Still, an estimated 34 million Americans continue to smoke today (14 percent of adults – from a high of 42 percent in 1965). Smoking remains the single largest preventable cause of death and illness in the world – responsible for about 1 in 5 deaths.
“Smoking cigarettes affects virtually every organ of the body, and greatly raises the risk of mortality,” said Dr. Daren Wu, Chief Medical Officer at Open Door Family Medical Center. “Tobacco use is still the #1 modifiable risk factor leading to premature death. More than 300,000 Americans die from smoking-related factors each year. Smoking not only raises the risk of all cardiac and lung diseases, but it also strongly contributes to almost every type of cancer.”
Dr. Wu said that Open Door takes its dangers so seriously that it includes questions about smoking in its daily pre-visit planning process, which its clinical care teams also use for determining which patients need better chronic disease management (along with high blood pressure scores for hypertensives at their last visit or elevated sugar levels for diabetics) and preventive care measures. “When patients screen positive for smoking or vaping, we engage them in a discussion on the risks and the availability of resources and treatments to help them quit, often prescribing quit medications right then and there.”
This may include nicotine replacement products like gum or the patch, or medications like Zyban (generic bupropion) or Chantix (generic varenicline). Participation in tobacco cessation programs run by Open Door’s Behavioral Health team is strongly encouraged.

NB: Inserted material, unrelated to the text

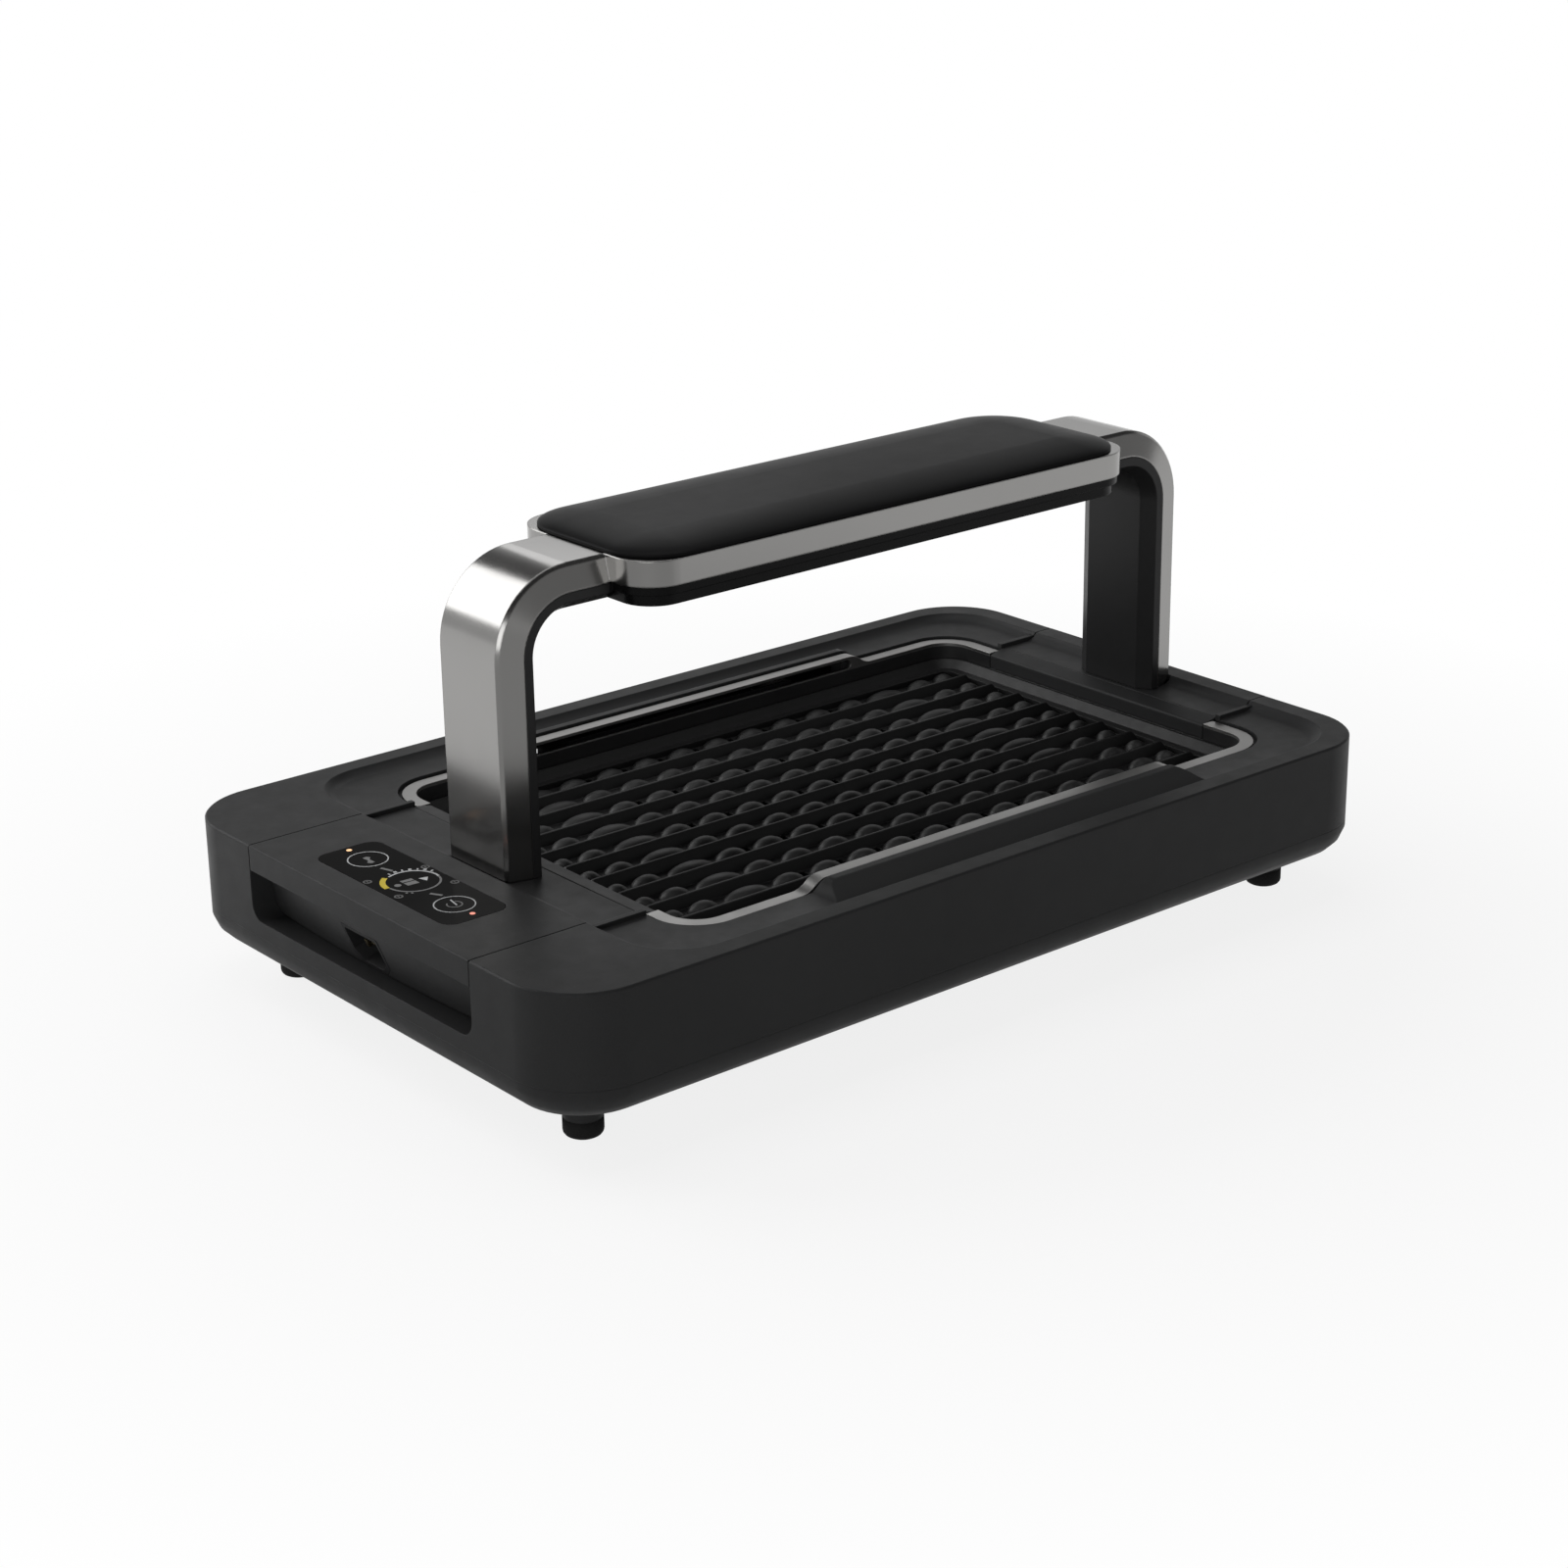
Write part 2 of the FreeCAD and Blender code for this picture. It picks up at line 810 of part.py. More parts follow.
def intake_duct():
    # Flat channel from the front slot down and under the well to the blower
    top = dish_floor - wall - seat_gap
    floor = shell_underside + shell_wall + seat_gap
    roof = pan_floor - pan_thickness - liner_gap - liner_thickness - seat_gap
    front = -inside_tongue()
    riser = -(well_outline[3] + liner_thickness + ledge_width + seat_gap)
    back = blower_section(0)[0] - seat_gap
    inset = blower_wall
    bevel = shell_floor_bevel
    left = pan_centre_x - duct_half_length
    right = pan_centre_x + duct_half_length
    outside = along_x(
        [
            (front, top),
            (front, floor + bevel),
            (front + bevel, floor),
            (back, floor),
            (back, roof),
            (riser, roof),
            (riser, top),
        ],
        [0] * 7,
        left,
        right,
    )
    inside = along_x(
        [
            (front + inset, far),
            (front + inset, floor + bevel + inset / 2),
            (front + bevel + inset / 2, floor + inset),
            (far, floor + inset),
            (far, roof - inset),
            (riser - inset, roof - inset),
            (riser - inset, far),
        ],
        [0] * 7,
        left + inset,
        right - inset,
    )
    inside = inside.common(block(-far, far, -far, back + 1, 0, top + 1))
    return outside.cut(inside)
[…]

“We have found so many patients who are resistant to reducing or stopping smoking year after year, visit after visit, at some point come in and say something like ‘You know, I’m finally going to do it. I want to stop, please help me.’ Having clinicians expressing concerns for their patients’ health and incessantly reminding patients on the importance of reducing self-harm through smoking – or vaping, or drinking, or drugs – really works!”
Vaping, said Dr. Wu, is also a serious concern, one that is associated with a new form of lung damage called “e-cigarette or vaping product associated lung injury,” or EVALI. “EVALI causes permanent lung damage. One young man I took care of used to play high school football, and now has permanent lung damage from vaping. He would have died, in fact, were it not for the care he received in the ICU, and now will never have the lung capacity or physical conditioning to play any competitive sport or even keep it up recreationally.”
Passive smoking, or exposure to second hand smoke, is also a dangerous byproduct of smoking, he said. “Statistics show that being exposed long-term to second hand smoke, such as when a parent or grandparent in the house smokes, raises the risk of cardiac mortality and morbidity, as well as strokes, by up to 30 percent. That’s even if the recipient never smoked. Second hand smoke kills.”
The Great American Smokeout, said Dr. Wu, casts a spotlight on the continued importance of the dangers of smoking – even for those who are not prepared to quit cold turkey.
“It’s very hard for people to completely stop smoking,” he said. “Yet, any reduction, such as from a pack a day to 15 cigarettes per day, is very impactful. From there, one can more easily make the transition to smoking 10 or 12 a day, and so on. For those who cannot stop completely, any reduction is good. It’s just like the person who needs to lose 30 pounds and loses 10 or 15 and sustains that, even if they never get to lose the entire 30 pounds to reach their ideal weight. It’s all progress as far as the concept of ‘harm reduction’ is concerned and therefore something that needs to be celebrated.”